Self-consistent, two-dimensional, magnetohydrodynamic simulations of magnetically driven flyer plates

Abstract

The intense magnetic field generated by the 20 megaampere Z machine [R. B. Spielman et al., Phys. Plasmas 5, 2105 (1998)] at Sandia National Laboratories is being used as a pressure source for material science studies. An application we have studied in great detail involves using the intense magnetic field to accelerate flyer plates (small metal disks) to very high velocities (>20 km/s) for use in shock loading experiments. We have used two-dimensional (2D) magnetohydrodynamic (MHD) simulation to investigate the physics of accelerating flyer plates using multi-megabar magnetic drive pressures. A typical shock physics load is comprised of conducting electrodes that are highly compressible at multi-megabar pressures. Electrode deformation that occurs during the rise time of the current pulse causes significant inductance increase, which reduces the peak current (drive pressure) relative to a static geometry.

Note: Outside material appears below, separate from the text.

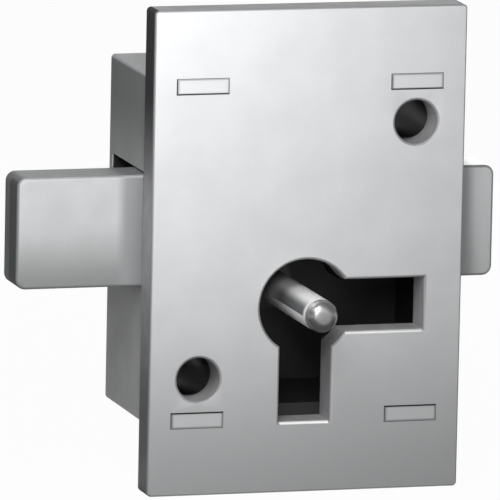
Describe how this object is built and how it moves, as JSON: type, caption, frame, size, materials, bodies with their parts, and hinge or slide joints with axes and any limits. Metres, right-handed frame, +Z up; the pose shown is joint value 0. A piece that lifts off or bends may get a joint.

This important dynamic effect is modeled self-consistently by driving the MHD simulation with an accurate circuit model of Z. Self-consistent, 2D, MHD simulations are able to produce and predict time resolved velocity interferometry measurements when the drive circuit includes models of current losses and short circuiting in Z. Simulation results elucidate the phenomena contributing to the flyer velocity history, and show that electrical and hydrodynamic optimization of the load are necessary to minimize effects of time varying inductance. Details of the modeling, the physics, and comparisons with experiment are presented.